A Summary with More Questions
It is important to understand how human behavior is impacted by the expanded use of machine learning algorithms. Most algorithms only care to optimize success and are unconcerned with deontological notions, i.e., whether the morality of an action should be based on whether that action itself is right or wrong under a series of rules, rather than based on the consequences of the action. The ML algorithm is designed to maximize success, how it goes about achieving this success is generally irrelevant. If one’s choices can be manipulated, and this manipulation can be done at scale to affect millions of people, are we not putting ourselves at the mercy of an amoral machine god and its creator? If free will exists, can it be subverted or manipulated given enough people and enough data?

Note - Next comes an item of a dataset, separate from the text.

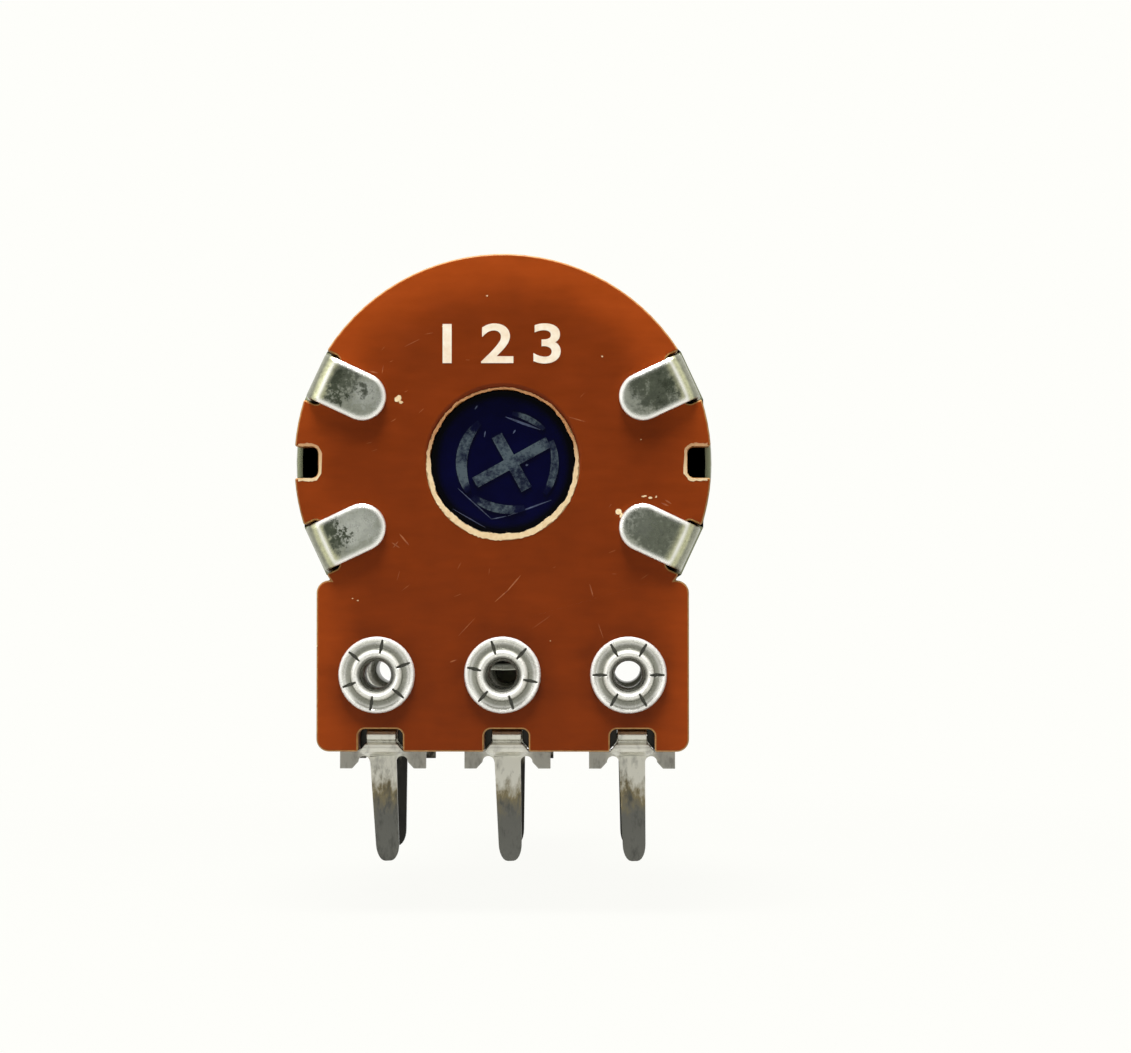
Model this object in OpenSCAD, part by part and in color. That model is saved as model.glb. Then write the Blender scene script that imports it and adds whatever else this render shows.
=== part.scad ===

There are no easy or readily apparent answers to the questions listed above. The astute reader ma note that this essay raised many questions and answered none. Unfortunately, moral philosophy is long on questions and short on answers. Yet these are questions that need to be asked whenever a ML model is employed. Data scientists need to consider and address these questions in order to implement a ML model that is ethically defensible. There is no guidebook, but there is still a need for companies and individuals to not only ask what can they do with unlimited data, but also ask what should they do.
 Critique of Practical Reason (1788)
 This has nothing to say about whether the ML algorithm itself was created and used in an ethical fashion.
 This, perhaps, is a question best asked when considering Aristotle’s Nicomachean Ethics which t the ethics of a choice as being represented by matrix of intent (intentional/unintentional) and outcome (good outcome/bad outcome), wherein the most ethical choices are those that that have the best outcome and were intended to be to have said outcome.